MJ: If you fast forward to 2006, 2007, especially 2008, when Lehman crumbled, the sheer amount of subprime loans that it had in its system as subprime tanked had to play a huge role in why the firm failed.

MH: Real estate in general was definitely Lehman Brothers’ downfall. Residential mortgage loans and commercial real estate investments. Lehman was making risky bets throughout the real estate space, and it came back to haunt the company and eventually led to its demise.

MJ: Are there parallels in the story you tell in The Monster and in the rapidly unfolding foreclosure mess we’re seeing right now, with fraudulent paperwork, foreclosure mills, “robo signers,” and so on?

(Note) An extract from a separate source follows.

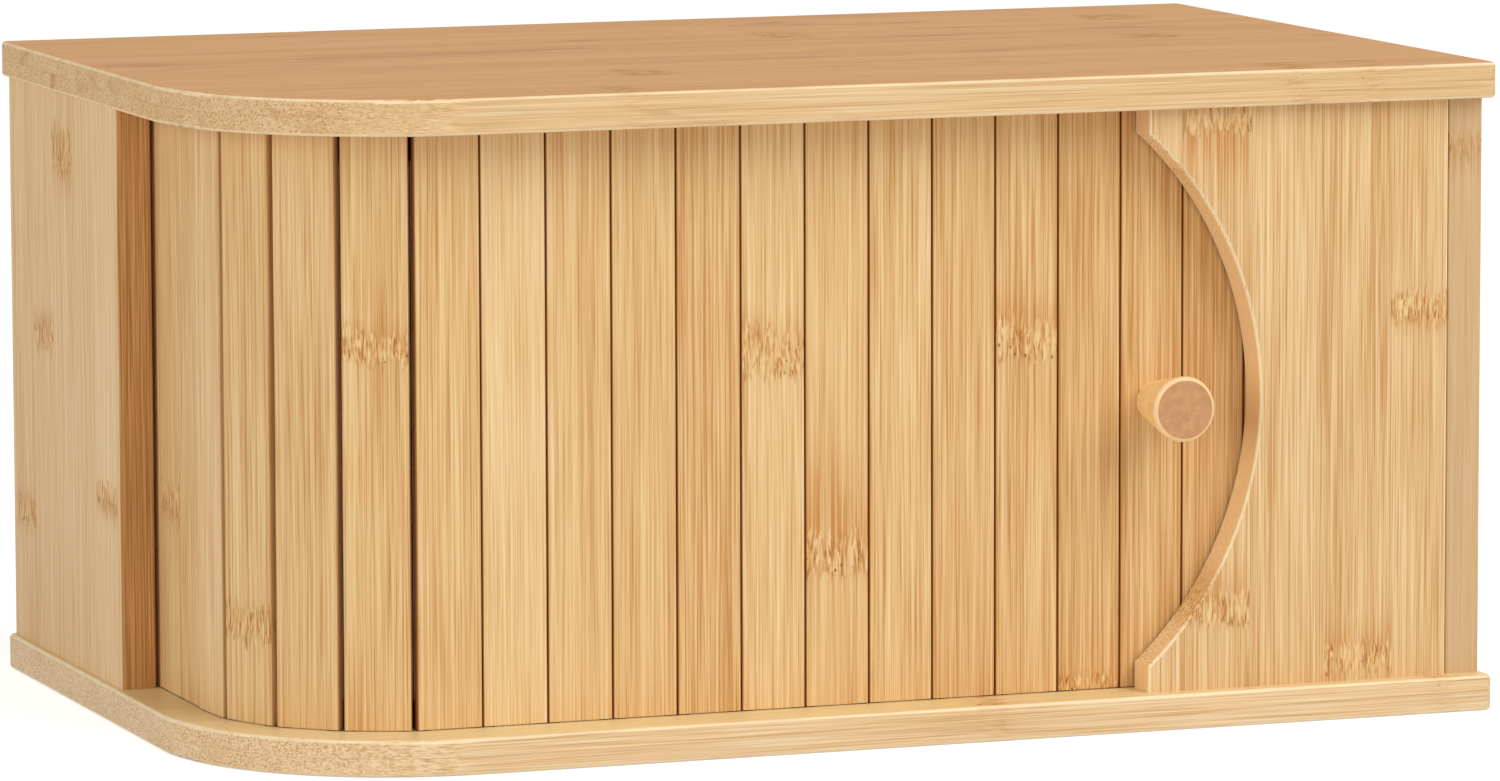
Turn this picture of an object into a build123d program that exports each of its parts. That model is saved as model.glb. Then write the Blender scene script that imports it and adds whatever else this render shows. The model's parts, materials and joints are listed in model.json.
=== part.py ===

MH: The current foreclosure scandal—with the evidence of backdated documents and false affidavits and these “rocket dockets” that are pushing families into the street—is amazingly similar to what we saw back in the heyday of subprime, when you had falsified documents, mortgage professionals forging people’s signatures on key disclosures, and a rush for speed to push families into subprime loans as quickly as possible, regardless of the consequences.

MJ: What do you think the legacy of the subprime industry will be?

MH: I think the legacy is yet to be written. There have been some efforts at reforming the system and correcting the problems that helped lead us into the crisis, correcting the problems that left American consumers vulnerable to the subprime machine. But there is still a lot of work to do. You can pass all the financial reform laws you want, but they have to be implemented in the real world. And that hasn’t happened yet.